The big difference between Trump and his aides, especially on immigration, isn’t ideological. His lieutenants tend to agree with him on outcomes. But they at least have some commitment to following the law in trying to achieve those outcomes, whereas he does not.
[Read: A survival guide for the Trump White House]
In his desire to circumvent rules he doesn’t like, Trump is hardly alone. Presidents have long found ways to get around laws they don’t agree with. They’ve had the Office of Legal Counsel concoct some sort of justification for how they are really following the law; they’ve argued that the law they don’t like is actually unconstitutional. Barack Obama’s administration contorted itself to justify the killing of an American without due process; George W. Bush’s administration did the same to allow torture. (The old-school approach survives in Treasury Secretary Steven Mnuchin’s handling of a congressional request for Trump’s tax returns. Mnuchin seems to be slow-walking the request while seeking legal analysis.)
As with most such niceties, Trump has no interest. Consider the attempt to bar asylum seekers. Rather than claiming that doing so was actually justified, Trump reportedly told McAleenan that if McAleenan were jailed for breaking the law, he’d receive a presidential pardon. Even if the statement was made in jest, it was a remarkable acknowledgment that Trump assumed what he was ordering was illegal.
It would be nearly as remarkable that McAleenan and Nielsen refused to go through with the order, if not for the fact that so many of their colleagues have done the same. For example, former White House Counsel Don McGahn said he would resign rather than fire Special Counsel Robert Mueller, a move he thought might constitute obstruction of justice. Often officials end up instituting a much more limited, and more legally defensible, version of what Trump demands. Former Defense Secretary James Mattis balked at an initial order to ban transgender troops from the military, which might have had no rational basis under law, but he eventually put in a place a more limited ban. When Trump wanted to send thousands of troops to the border to counter an illusory “invasion” just before the 2018 election, Mattis complied. But he made sure that troops were not actually apprehending migrants, as Trump seemed to want, but were instead acting in a legally sanctioned support role.
[Quinta Jurecic: Trump’s unpardonable challenge to the Constitution]
The Trump Organization makes for a useful contrast, both today and historically. While government officials have flinched at implementing orders they think might violate the law, the company has not—showing no compunctions, for example, about taking money from foreign or state governments, at the risk of violating the Constitution’s emoluments clause.

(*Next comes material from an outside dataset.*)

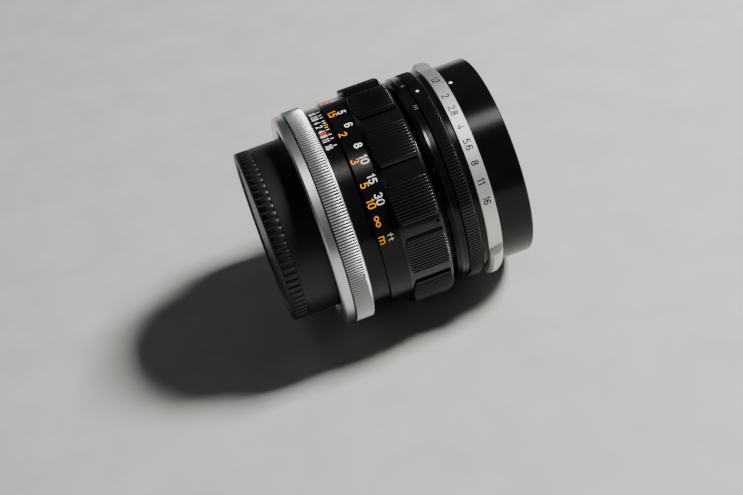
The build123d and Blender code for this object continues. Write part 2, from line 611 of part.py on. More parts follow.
def iris_blade(index):
    """One blade in its own layer, with a pivot pin behind it and a tail pin in front."""
    x0 = BLADE_FIRST + index * BLADE_PITCH
    x1 = x0 + BLADE_THICK
    pivot_angle = -90.0
    plate = block(-92.0, BLADE_ARC, x0, x1, BLADE_OUTER_R, STOP_OPEN_R)
    plate += axial_rod(pivot_angle, PIVOT_R, 1.1, x0, x1)
    tail_y, tail_z = tail_pin(0.0)
    tail = Cylinder(0.6, BLADE_THICK, align=(Align.CENTER, Align.CENTER, Align.MIN))
    plate += Pos(x0, tail_y, tail_z) * Rot(Y=90) * tail
    arm = Polyline(
        (x0, PIVOT_R - 0.6, 0), (x0, PIVOT_R + 0.6, 0), (x0, tail_y + 0.6, tail_z),
        (x0, tail_y - 0.6, tail_z), close=True,
    )
    plate += extrude(make_face(arm), amount=BLADE_THICK, dir=(1, 0, 0))
    plate += axial_rod(pivot_angle, PIVOT_R, PIVOT_PIN_R, SEAT_REAR + 0.1, x1)
    pin = Cylinder(TAIL_PIN_R, CAM_FRONT - 0.1 - x0, align=(Align.CENTER, Align.CENTER, Align.MIN))
    plate += Pos(x0, tail_y, tail_z) * Rot(Y=90) * pin
    swung = Pos(Y=PIVOT_R) * Rot(X=BLADE_RATIO * RING_HIGH) * Pos(Y=-PIVOT_R) * plate
    return Rot(X=360.0 * index / BLADE_COUNT) * swung


# ---------------------------------------------------------------- write every piece
PIECES = {
    "mount_plate": mount_plate,
    "mount_pin": mount_pin,
    "mount_screws": mount_screws,
    "rear_body": rear_body,
    "rear_baffle": rear_baffle,
    "lever_keeper": lever_keeper,
    "scale_barrel": scale_barrel,
    "focus_stop_screw": focus_stop_screw,
    "guide_keys": guide_keys,
    "guide_key_screws": guide_key_screws,
    "breech_ring": breech_ring,
    "rear_cap": rear_cap,
    "stop_lever": stop_lever,
    "focus_scale_ring": focus_scale_ring,
    "focus_grip": focus_grip,
    "focus_grip_screws": focus_grip_screws,
    "focus_sleeve": focus_sleeve,
    "unit_barrel": unit_barrel,
    "index_ring": index_ring,
    "spacer_ring": spacer_ring,
    "front_barrel": front_barrel,
    "trim_ring": trim_ring,
    "front_cell": front_cell,
    "front_retainer": front_retainer,
    "rear_cell": rear_cell,
    "rear_spacers": rear_spacers,
    "rear_retainer": rear_retainer,
    "blade_seat": blade_seat,
    "switch_ring": switch_ring,
    "switch_ring_screws": switch_ring_screws,
    "aperture_ring": aperture_ring,
    "aperture_link": aperture_link,
    "aperture_link_screws": aperture_link_screws,
    "iris_cam_ring": iris_cam_ring,
}


def write(node, shape):
    """Write one node; several identical pieces become separate solids of one file."""
    if isinstance(shape, list):
        shape = Compound(children=shape)
    export_step(shape, f"parts/{node}.step")


def main():
    os.makedirs("parts", exist_ok=True)
    for node, make in PIECES.items():
        write(node, make())
    for node, shape in ELEMENTS.items():
        write(node, element(**shape))
    for index in range(BLADE_COUNT):
        write(f"iris_blade_{index + 1}", iris_blade(index))
    print(f"blade ratio {-BLADE_RATIO:.6f}, closing angle {CLOSING_ANGLE:.3f}")
    print(f"focus ratio {LEAD_PER_DEGREE * 180 / pi / 1000:.8f} m/rad")


main()
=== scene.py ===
"""Visual model of a fast prime lens with its rear cap on.

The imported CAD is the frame: +X is the optical axis towards the front, +Z points up through the index
marks. This script adds the knurls, ribs, thread, scales, index dots and smooth glass, paints every
piece, and sets the floor, the lights and the camera. Sizes are in millimetres until they become mesh
coordinates, and angles about the axis are degrees from +Z, right-handed about +X.
"""

import json
from math import cos, degrees, pi, radians, sin, sqrt

import bmesh
import bpy
from mathutils import Matrix, Vector


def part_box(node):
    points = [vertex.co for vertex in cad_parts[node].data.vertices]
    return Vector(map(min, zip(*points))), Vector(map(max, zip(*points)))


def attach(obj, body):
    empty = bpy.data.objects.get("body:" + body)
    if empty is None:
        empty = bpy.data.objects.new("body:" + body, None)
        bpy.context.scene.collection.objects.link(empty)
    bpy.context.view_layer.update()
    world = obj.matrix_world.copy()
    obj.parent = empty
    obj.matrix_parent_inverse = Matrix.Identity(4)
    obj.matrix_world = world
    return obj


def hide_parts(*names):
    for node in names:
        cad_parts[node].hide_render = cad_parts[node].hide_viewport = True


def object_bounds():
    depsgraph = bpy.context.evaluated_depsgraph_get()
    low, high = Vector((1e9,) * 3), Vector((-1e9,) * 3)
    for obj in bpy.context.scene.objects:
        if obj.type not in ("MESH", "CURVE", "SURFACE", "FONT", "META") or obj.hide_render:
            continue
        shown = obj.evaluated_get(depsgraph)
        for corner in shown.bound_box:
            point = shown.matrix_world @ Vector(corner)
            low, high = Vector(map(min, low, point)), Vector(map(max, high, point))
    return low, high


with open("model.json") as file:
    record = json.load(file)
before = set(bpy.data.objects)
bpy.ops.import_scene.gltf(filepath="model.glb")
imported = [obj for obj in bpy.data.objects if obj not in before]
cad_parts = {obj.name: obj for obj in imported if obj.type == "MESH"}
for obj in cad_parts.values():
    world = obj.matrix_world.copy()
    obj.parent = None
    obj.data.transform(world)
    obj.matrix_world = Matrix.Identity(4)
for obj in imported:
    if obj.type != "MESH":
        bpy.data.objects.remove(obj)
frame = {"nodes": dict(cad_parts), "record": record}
rest_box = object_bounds()
MM = 0.001


# ---------------------------------------------------------------- places read from the frame
def station(node, side):
    """Where a node starts (0) or ends (1) along the axis, in millimetres."""
    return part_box(node)[side].x / MM


def outer_radius(node):
    """A turned node's largest radius in millimetres."""
    return max((v.co.yz.length for v in frame["nodes"][node].data.vertices)) / MM


def on_lens(angle, radius, x):
    """A point in metres from its angle, radius and station."""
    a = radians(angle)
    return Vector((x, -radius * sin(a), radius * cos(a))) * MM


CAP_RIB_FLOOR_R, CAP_RIB_REAR, CAP_RIB_FRONT = 25.5, -13.3, -9.2
BREECH_FLOOR_R, BREECH_GRIP_REAR, BREECH_GRIP_FRONT = 32.15, 3.2, 8.3
BREECH_BAND_R, BREECH_GROOVE_R = 31.9, 31.2
SCALE_R = outer_radius("scale_barrel")
SKIRT_R = outer_radius("focus_scale_ring")
LAND_FLOOR_R = outer_radius("focus_grip")
INDEX_BAND_R = 31.35
SWITCH_FLOOR_R, SWITCH_GRIP_REAR, SWITCH_GRIP_FRONT = 31.3, 38.75, 42.2
APERTURE_R = 31.0
FRONT_R = outer_radius("front_barrel")
THREAD_R, THREAD_REAR, LENS_FRONT = 28.8, 53.8, station("front_barrel", 1)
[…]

Moreover, the company’s history of doing business may help explain Trump’s cavalier attitude toward potential violations of the law. The Trump Organization under Donald Trump’s leadership was a legendarily litigious entity. It broke rules, regulations, and contracts, then fought claims against it in court. Sometimes that meant settling a lawsuit, either with the government or a contractor; other times it meant plaintiffs deciding that suits were too expensive to pursue.
In 1973, for example, the Department of Justice sued Trump Management—for which Donald Trump then served as president—for violating the Civil Rights Act by discriminating against blacks. A New York Times investigation in 2016 alleged a long history of racial discrimination at the Trump family’s properties. But Trump vigorously fought the suit, and ultimately settled it without admitting wrongdoing.
But what works well for a private business with a multimillionaire or billionaire boss, which can afford big legal bills, doesn’t work as well for a government official, who faces the end of a career, financial ruin, or even jail if he or she behaves the same way. The president welcomes litigation, but his deputies fear it.
There’s a counterintuitive argument to be made that Trump’s way of flouting the law is healthier than the previous method. Whereas presidents have historically done what they wanted while hiding behind flimsy legalistic fictions, Trump is being considerably more straightforward. He lies repeatedly, but there’s a greater truth about how he’s operating. (I am reminded of a certain 2016 New Yorker cartoon.) And when his directives push beyond the boundaries of the law, he’s more easily constrained than his predecessors, who armored such directives with legal memos and counsel’s opinions.
But of the officials cited here, only McAleenan remains, with Nielsen, McGahn, and Mattis out the door. The question now is whether administration officials will continue to refuse to execute illegal orders, or whether Trump will eventually manage to surround himself with aides prepared to act without regard for the law.